55. The controlling node of claim 54, wherein the gap is extended by a subframe before and/or after the subframe configured to carry D2D channels.

56. The controlling node of claim 49, wherein the processing circuit is further configured to indicate, to a D2D-enabled device, a carrier to be monitored during a gap.

57. The controlling node of claim 49, wherein the processing circuit is configured to configure the gaps in such a way that collision with resources potentially used by devices in radio resource control idle (RRC_IDLE) mode in the cell of the controlling node is avoided.
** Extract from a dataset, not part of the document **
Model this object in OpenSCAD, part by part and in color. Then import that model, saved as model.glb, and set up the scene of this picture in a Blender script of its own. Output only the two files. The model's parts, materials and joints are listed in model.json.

58. A D2D-enabled device for operating in a cellular communication system, comprising a processing circuit configured to:

obtain configuration of gaps during which the D2D-enabled device is not expected to receive any cellular signal but can use a receiver chain to detect D2D signals or D2D-related control information, either by: receiving the configuration of gaps from a controlling node of the cellular communication network; or deducing the timing of the gaps from timing of D2D subframes configured to carry D2D channels, whereby explicit signaling from the controlling node of the position of the gaps can be avoided; and

detect, during gaps, D2D signals or D2D-related control information.

59. The D2D-enabled device of claim 58, wherein the D2D-enabled device is not expected to transmit any cellular signals during the gaps.

60. The D2D-enabled device of claim 58, wherein a gap corresponds to a subframe configured to carry D2D channels.

61. The D2D-enabled device of claim 58, wherein a gap is extended before and/or after a subframe configured to carry D2D channels.

62. The D2D-enabled device of claim 61, wherein the gap is extended by a subframe before and/or after the subframe configured to carry D2D channels.

63. The D2D-enabled device of claim 58, wherein the processing circuit is further configured to receive an indication of a carrier to be monitored during a gap.

64. The D2D-enabled device of claim 58, wherein the gaps have been configured in such a way that collision with resources potentially used by devices in radio resource control idle (RRC_IDLE) mode in the cell of the controlling node is avoided.